C) BBR does not pay much attention to the codel part of fq_codel.
since y'all are having such fun with flent, care to try irtt? :)
As for singapore, well, I thnk y'all are getting better at pattern recognition, but you'll see not much of a good one running as far as to singapore, and perhaps that's good input for a fuzzy recognition algorithm...
-
When I got home, I ran the dslreports test, with codel+fq_codel at 290/19, from my laptop on wifi. The results were very good, especially considering i was concurrently watching hulu.
netperfrunner.sh v6:
2018-10-11 16:19:53 Testing netperf-west.bufferbloat.net (ipv6) with 4 streams down and up while pinging gstatic.com. Takes about 60 seconds. Download: 242.21 Mbps Upload: 7.98 Mbps Latency: (in msec, 61 pings, 0.00% packet loss) Min: 35.790 10pct: 38.426 Median: 44.195 Avg: 45.566 90pct: 52.161 Max: 65.077
netperfrunner.sh v4:
2018-10-11 16:21:14 Testing netperf-west.bufferbloat.net (ipv4) with 4 streams down and up while pinging gstatic.com. Takes about 60 seconds. Download: 229.08 Mbps Upload: 12.07 Mbps Latency: (in msec, 30 pings, 50.82% packet loss) Min: 61.389 10pct: 62.261 Median: 67.240 Avg: 67.030 90pct: 70.341 Max: 77.469 code
flent rrul46:
0_1539293261991_rrul46-2018-10-11T161530.029411.290mb_19mb.flent.gz ]

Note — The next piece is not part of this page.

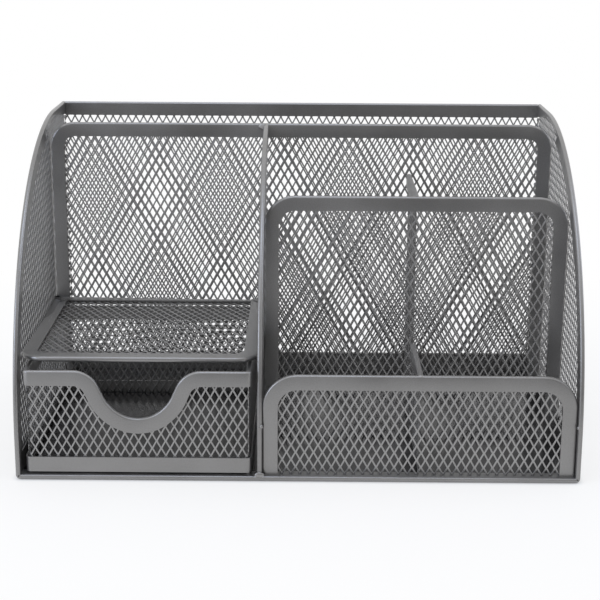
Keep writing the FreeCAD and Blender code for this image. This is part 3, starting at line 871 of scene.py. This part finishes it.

I need to move some stuff around in an attempt to free up a switch port in the basement to test from this machine while wired. Either that, or i'll disconnect lan one day. holy packet loss over v4.
-
Three more tests; all were run with the same up/down b/w parameters, within a few minutes of each other.
1) PFSense - no shaping, baseline:
2) PFSense - codel + fq_codel:
3) Linux - sch_cake, noecn + ack-filter:
-
Well, after watching the pfSense video on fq_codel again, it was mentioned that the sub (child) queues under the limiters are required:
https://www.youtube.com/watch?v=o8nL81DzTlU
I'm not sure if they are required to make sure that the shaping works properly when using floating rules on the WAN interface, or just in general. From my personal experience, applying just the limiter on the LAN side (no child queues) work as well. So I'm still on the quest to find a better explanation as to why child queues need to be created.